- **GIVEN MATERIAL**:

+===+

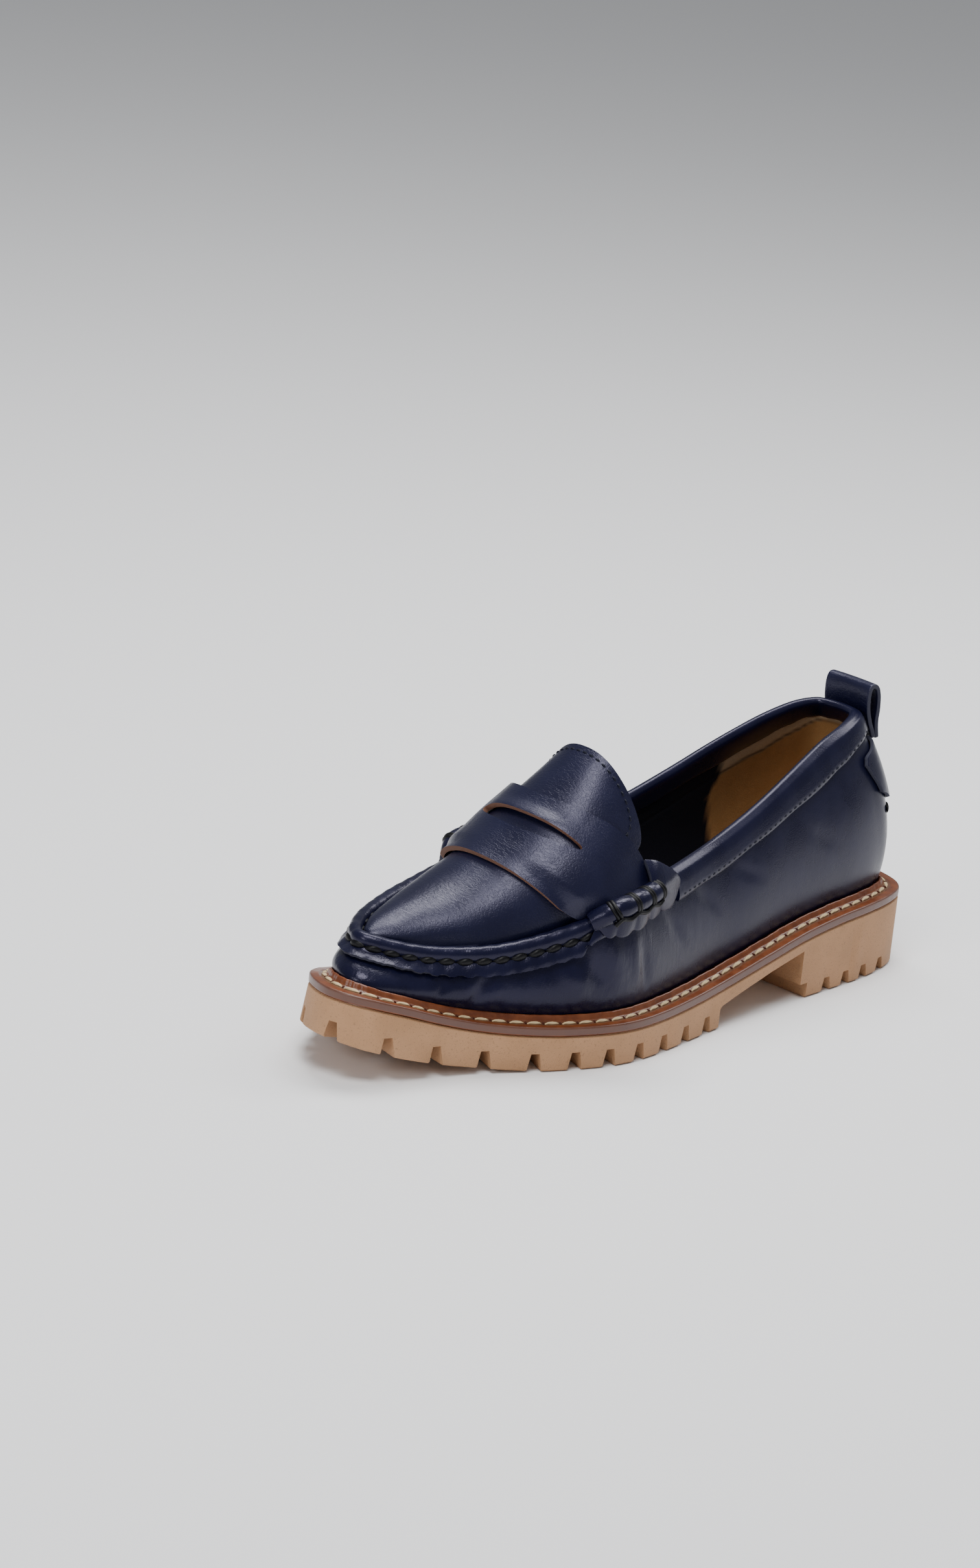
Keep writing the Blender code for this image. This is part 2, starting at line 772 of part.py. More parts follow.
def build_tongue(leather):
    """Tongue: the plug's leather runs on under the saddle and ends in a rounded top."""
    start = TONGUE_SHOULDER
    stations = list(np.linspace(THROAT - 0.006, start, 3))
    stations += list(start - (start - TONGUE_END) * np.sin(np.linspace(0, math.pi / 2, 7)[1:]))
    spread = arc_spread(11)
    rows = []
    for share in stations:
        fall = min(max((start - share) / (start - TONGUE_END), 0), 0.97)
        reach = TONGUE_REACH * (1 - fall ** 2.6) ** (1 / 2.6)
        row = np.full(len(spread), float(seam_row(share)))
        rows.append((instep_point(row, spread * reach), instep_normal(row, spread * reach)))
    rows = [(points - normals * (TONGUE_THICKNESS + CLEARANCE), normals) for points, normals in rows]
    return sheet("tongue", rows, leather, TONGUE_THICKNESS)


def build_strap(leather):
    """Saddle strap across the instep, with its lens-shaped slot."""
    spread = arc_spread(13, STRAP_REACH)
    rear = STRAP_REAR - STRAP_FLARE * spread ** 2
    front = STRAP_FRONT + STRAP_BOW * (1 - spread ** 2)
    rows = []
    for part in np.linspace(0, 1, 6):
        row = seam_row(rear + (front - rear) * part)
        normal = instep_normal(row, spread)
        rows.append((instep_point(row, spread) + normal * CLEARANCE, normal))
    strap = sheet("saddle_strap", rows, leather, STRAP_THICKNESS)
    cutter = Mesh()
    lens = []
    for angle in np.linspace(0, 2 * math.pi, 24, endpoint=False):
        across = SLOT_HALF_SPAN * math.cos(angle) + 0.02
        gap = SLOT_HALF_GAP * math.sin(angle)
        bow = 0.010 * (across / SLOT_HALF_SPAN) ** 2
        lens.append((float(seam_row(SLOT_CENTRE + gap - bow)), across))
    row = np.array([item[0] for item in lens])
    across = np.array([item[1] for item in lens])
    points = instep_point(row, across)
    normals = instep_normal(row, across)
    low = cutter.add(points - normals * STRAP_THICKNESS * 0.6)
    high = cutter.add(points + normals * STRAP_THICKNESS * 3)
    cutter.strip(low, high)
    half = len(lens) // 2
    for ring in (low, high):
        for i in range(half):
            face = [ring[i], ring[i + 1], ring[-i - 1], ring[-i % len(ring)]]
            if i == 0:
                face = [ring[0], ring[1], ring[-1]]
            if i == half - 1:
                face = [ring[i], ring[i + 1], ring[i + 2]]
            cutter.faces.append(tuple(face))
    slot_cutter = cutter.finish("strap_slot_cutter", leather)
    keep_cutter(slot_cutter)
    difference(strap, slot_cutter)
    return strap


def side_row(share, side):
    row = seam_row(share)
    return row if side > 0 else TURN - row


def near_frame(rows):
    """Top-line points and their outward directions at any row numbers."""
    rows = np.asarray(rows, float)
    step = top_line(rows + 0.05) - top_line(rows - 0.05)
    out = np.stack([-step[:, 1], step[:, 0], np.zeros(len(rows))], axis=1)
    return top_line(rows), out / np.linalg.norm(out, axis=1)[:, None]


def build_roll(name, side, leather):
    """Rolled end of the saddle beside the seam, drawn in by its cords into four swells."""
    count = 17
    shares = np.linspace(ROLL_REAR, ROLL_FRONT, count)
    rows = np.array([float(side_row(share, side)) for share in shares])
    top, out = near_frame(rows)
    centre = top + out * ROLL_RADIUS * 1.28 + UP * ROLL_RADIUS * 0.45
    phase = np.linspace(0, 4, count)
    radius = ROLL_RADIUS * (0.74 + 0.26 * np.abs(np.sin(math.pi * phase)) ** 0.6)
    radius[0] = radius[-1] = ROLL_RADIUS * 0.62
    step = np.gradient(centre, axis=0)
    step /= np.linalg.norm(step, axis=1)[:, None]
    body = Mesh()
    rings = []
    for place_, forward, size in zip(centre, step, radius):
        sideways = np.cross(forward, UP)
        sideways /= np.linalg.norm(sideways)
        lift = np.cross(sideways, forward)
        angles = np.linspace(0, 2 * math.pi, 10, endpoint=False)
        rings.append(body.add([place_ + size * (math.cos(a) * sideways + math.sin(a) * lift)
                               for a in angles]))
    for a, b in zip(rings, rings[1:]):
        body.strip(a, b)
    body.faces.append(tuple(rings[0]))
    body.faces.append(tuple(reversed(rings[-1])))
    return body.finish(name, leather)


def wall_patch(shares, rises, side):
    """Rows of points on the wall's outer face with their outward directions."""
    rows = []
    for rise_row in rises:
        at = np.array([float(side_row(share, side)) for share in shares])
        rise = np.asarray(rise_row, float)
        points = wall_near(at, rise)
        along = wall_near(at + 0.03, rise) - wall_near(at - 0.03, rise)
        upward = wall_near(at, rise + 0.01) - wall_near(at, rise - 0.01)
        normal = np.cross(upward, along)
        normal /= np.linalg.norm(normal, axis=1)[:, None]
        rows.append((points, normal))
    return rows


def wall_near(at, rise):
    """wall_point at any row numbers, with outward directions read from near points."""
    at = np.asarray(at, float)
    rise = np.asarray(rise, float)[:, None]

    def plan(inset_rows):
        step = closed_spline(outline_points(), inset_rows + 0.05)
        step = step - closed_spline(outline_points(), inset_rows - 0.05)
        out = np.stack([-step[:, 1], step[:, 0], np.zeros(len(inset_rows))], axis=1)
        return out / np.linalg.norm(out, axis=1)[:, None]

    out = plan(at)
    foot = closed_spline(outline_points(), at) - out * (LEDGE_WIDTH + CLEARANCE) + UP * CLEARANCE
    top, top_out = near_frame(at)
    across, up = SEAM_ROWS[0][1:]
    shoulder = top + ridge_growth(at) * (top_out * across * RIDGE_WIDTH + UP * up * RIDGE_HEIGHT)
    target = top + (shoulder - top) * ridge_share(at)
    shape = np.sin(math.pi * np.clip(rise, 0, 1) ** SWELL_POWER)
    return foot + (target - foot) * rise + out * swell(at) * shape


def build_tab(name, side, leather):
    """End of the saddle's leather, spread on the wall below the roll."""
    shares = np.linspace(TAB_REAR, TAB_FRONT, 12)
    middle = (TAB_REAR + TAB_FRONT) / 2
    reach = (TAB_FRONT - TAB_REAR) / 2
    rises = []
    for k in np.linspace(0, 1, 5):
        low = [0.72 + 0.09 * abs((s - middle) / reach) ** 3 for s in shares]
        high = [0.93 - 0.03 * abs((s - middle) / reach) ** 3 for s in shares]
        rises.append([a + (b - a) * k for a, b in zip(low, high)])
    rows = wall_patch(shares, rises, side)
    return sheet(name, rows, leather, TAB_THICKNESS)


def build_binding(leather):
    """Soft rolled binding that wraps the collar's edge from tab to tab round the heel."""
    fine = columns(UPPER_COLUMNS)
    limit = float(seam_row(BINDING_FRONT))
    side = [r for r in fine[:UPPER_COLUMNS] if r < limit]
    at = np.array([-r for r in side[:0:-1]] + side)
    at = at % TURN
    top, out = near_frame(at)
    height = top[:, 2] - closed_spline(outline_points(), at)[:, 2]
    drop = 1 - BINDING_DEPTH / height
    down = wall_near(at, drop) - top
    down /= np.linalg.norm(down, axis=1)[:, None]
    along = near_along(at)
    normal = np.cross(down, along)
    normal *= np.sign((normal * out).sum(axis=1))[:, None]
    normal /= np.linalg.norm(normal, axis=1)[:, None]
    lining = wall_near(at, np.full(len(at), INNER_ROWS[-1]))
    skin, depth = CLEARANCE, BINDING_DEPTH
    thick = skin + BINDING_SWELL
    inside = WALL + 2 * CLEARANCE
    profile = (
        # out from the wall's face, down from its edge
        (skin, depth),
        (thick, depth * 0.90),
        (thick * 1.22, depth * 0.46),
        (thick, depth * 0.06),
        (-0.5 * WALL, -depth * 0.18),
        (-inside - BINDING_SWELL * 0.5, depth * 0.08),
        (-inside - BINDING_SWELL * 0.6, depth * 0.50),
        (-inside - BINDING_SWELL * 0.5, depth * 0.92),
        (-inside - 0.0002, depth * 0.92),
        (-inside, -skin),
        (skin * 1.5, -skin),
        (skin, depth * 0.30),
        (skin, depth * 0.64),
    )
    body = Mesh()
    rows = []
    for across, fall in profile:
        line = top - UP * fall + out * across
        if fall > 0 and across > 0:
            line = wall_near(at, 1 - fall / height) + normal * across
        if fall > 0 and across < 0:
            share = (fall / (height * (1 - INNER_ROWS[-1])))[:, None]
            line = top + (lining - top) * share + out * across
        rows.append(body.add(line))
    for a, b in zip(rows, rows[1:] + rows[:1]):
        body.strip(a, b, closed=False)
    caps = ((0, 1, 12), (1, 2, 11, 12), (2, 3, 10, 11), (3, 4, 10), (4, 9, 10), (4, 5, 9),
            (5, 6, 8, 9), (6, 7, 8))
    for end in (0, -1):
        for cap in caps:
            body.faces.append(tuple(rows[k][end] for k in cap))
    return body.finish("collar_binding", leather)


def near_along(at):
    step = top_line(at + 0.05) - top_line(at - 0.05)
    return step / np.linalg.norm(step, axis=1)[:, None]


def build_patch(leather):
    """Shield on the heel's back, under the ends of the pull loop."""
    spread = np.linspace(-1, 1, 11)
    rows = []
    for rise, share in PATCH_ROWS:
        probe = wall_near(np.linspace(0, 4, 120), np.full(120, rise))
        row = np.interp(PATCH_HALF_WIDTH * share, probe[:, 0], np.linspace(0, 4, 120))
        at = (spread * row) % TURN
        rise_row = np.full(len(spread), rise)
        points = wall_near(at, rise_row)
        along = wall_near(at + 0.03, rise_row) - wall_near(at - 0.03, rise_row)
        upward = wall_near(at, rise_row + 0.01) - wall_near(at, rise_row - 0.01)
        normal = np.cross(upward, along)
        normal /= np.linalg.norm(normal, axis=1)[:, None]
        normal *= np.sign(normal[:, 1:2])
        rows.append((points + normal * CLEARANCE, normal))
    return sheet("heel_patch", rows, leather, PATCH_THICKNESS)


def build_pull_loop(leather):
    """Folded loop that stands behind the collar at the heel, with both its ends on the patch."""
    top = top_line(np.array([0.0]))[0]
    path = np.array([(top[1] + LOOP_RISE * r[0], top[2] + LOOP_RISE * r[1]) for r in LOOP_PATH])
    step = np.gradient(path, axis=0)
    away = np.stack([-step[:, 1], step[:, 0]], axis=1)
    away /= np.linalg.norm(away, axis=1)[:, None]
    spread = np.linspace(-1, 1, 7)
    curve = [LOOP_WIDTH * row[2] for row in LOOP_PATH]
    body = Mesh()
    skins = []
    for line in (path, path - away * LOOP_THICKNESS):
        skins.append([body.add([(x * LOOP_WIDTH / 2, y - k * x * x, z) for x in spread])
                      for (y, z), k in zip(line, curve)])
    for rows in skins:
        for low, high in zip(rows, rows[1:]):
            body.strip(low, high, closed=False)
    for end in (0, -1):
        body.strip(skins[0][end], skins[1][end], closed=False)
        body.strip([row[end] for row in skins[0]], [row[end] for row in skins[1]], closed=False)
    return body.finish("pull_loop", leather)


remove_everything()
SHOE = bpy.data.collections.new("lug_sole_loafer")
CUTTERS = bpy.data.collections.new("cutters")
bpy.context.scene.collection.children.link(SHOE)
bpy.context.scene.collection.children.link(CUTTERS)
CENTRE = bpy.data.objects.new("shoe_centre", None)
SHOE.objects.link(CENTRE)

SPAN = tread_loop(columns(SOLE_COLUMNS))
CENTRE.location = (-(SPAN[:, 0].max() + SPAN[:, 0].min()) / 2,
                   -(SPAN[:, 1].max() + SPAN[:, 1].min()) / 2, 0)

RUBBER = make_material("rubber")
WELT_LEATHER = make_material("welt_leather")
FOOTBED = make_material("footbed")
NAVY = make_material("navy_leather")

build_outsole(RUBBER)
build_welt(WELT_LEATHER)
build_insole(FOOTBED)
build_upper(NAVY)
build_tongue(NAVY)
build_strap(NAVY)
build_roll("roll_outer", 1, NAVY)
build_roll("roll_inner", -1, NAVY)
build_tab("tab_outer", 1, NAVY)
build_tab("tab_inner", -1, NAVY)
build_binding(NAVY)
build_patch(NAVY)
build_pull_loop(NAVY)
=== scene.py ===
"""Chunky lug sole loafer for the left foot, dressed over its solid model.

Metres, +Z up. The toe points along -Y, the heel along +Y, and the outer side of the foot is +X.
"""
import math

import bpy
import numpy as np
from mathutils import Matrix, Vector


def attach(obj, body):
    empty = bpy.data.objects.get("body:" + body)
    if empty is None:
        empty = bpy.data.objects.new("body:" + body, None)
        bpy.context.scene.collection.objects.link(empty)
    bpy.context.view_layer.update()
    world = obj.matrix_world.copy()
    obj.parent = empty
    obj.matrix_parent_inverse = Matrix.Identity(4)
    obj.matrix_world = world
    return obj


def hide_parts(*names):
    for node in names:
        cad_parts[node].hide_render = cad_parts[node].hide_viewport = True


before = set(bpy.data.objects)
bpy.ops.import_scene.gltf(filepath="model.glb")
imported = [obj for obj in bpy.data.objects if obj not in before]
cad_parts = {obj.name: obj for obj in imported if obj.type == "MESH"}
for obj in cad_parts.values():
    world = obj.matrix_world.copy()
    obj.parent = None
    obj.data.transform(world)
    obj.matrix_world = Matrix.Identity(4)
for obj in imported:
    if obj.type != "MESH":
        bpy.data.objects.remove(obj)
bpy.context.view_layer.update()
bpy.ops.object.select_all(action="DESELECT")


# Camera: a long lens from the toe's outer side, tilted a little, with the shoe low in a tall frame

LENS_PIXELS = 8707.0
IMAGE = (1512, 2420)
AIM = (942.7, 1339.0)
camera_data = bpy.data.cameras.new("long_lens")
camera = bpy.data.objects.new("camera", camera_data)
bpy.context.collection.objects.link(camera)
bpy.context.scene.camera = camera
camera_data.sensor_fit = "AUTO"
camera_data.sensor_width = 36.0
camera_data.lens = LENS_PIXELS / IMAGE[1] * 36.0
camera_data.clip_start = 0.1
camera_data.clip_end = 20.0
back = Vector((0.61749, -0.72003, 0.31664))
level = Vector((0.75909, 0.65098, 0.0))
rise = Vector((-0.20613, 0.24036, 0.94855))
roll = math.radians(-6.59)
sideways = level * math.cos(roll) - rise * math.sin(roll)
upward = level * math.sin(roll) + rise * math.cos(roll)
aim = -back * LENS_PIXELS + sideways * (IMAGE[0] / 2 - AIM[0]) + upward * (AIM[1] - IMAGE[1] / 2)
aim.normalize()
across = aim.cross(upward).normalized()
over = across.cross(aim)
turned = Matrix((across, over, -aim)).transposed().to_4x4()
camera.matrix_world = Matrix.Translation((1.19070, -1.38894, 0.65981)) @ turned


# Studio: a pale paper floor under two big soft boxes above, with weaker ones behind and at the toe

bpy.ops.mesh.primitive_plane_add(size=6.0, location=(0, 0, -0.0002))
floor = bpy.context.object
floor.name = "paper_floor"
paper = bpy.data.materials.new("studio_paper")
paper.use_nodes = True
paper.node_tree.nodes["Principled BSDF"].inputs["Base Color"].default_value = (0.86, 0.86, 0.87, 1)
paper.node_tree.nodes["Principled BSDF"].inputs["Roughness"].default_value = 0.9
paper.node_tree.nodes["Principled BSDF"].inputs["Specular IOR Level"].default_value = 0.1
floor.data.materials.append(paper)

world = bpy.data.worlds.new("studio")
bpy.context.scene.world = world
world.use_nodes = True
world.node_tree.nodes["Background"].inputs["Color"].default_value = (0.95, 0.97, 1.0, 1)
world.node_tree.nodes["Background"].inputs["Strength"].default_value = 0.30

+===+

- **REQUIRED TASK**: Transcribe word for word the lines from the one holding "build_outsole(RUBBER)" through the one holding "if empty is". Include both, and add nothing.

- **ANSWER TO THE TASK**:
build_outsole(RUBBER)
build_welt(WELT_LEATHER)
build_insole(FOOTBED)
build_upper(NAVY)
build_tongue(NAVY)
build_strap(NAVY)
build_roll("roll_outer", 1, NAVY)
build_roll("roll_inner", -1, NAVY)
build_tab("tab_outer", 1, NAVY)
build_tab("tab_inner", -1, NAVY)
build_binding(NAVY)
build_patch(NAVY)
build_pull_loop(NAVY)
=== scene.py ===
"""Chunky lug sole loafer for the left foot, dressed over its solid model.

Metres, +Z up. The toe points along -Y, the heel along +Y, and the outer side of the foot is +X.
"""
import math

import bpy
import numpy as np
from mathutils import Matrix, Vector


def attach(obj, body):
    empty = bpy.data.objects.get("body:" + body)
    if empty is None:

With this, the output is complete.